Funding schemes with very low success rates could cost the scientific ecosystem as much as they contribute, says Barnett, a statistician.

To investigate the value of the funding scheme more broadly, Barnett divided the total prize pool by the number of 2021 applications, which came to US$1,385 per applicant — equivalent to about seven working days for a postdoc in the United States, he estimates.

If applicants spent more than that amount of their time on the application, then the scheme cost more in terms of researchers’ time than it funded, Barnett argues.

Johnson & Johnson did not respond to requests for comment.

“Scientists are ridiculously optimistic,” says Barnett, noting they will often try for a grant with little chance of success because the incentives are so strong.

In previous research, Barnett and his colleagues found that grant applications can take 34 working days, on average, spread over several months.

“A good application can take three or four months,” says Barnett, “but you've got to think: is this really a good use of my time? Do I think I have a better than average, or at least average, chance of success?”

Starting small

It’s often better to opt for targeted grants than very open, broad ones, Barnett advises. For example, charitable foundations, such as the Bill and Melinda Gates Foundation, fund very focused research questions, he says, which can make it easier for potential applicants to gauge their chances.

“What has worked well for us here is getting small projects with Queensland Health [the state health authority],” says Barnett. After completing the smaller project, Barnett and his team apply for a bigger grant for a related project, with Queensland Health as the funding partner.

“Doing a smaller project shows that you can work together and helps tick the feasibility box,” he says.

Smaller grants can be worth the time investment, if winning them garners prestige, says Jason Owen-Smith, a sociologist and executive director of the Institute for Research on Innovation & Science at the University of Michigan in Ann Arbor.

Examples include early-career awards, such as Sloan Foundation fellowships, which aim to stimulate fundamental research by early-career faculty “of outstanding promise”, and the US National Institutes of Health K awards – career development awards that support the salary and research costs of senior postdoctoral fellows or faculty-level candidates. In 2021, fellowships worth US$75,000 each were awarded to 128 early-career researchers as part of the Sloan Foundation programme.
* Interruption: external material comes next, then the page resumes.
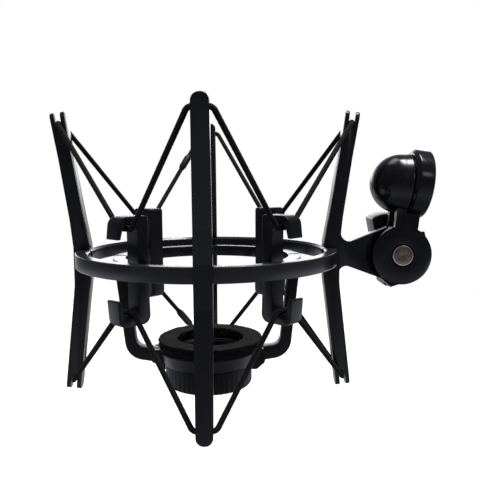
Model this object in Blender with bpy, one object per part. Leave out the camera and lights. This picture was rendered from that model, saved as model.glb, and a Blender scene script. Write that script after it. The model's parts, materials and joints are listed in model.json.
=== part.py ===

“Often what you have to do as a junior faculty member is start small and build up, because to get a larger grant, you need to have done the pilot data work to support and demonstrate that your idea is feasible and that it will pay off,” says Owen-Smith.

Gaining an insider’s perspective

Another way for researchers to approach grant applications more strategically is to join the peer-review panel for a scheme they are interested in applying to in future, says Barnett.

“That gives you a tremendous understanding of what the panel is looking for, and researchers often report that being a peer reviewer greatly changed their approach to writing grants,” he says.

While serving on a panel is not always possible for early-career researchers, they can ask a colleague who served on the panel for their thoughts, says Barnett.

“You could even ask the funding scheme if you could be an observer and watch the peer-review process in action,” he says. “Funders should be doing this in the name of transparency, as long as researchers sign a non-disclosure form and perhaps leave the room when an applicant they know is being discussed.”

University research offices can sometimes help to match researchers’ profiles with available grants. In addition, university mentorship programmes often include workshops on grant proposals, during which “funding agencies are very honest and tell you what they’re looking for”, says Fabiana Visentin, an economics researcher at the United Nations University’s Maastricht Economic and Social Research Institute on Innovation and Technology (UNU-MERIT), in the Netherlands.

Applying for schemes that include a pre-application stage can also save time and help researchers to understand if they’re a good match, Visentin adds. This stage usually requires a one or two-page proposal to be submitted before the full application, so “you can quickly understand if the funding agency likes your idea or not”, she says.

Ultimately, researchers should be flexible in their approach and seek grants from multiple, diverse funders, according to Owen-Smith.

“It is almost never the case that one grant can support a whole programme of research,” he says. “To be successful, most faculty have to bring together support from different sources”, including industry, non-profit organizations and government.

Barnett agrees. “Because the chances of failure are quite high, you have to give yourself at least a couple of different chances to fail, and hopefully one of them will pay off”, he says.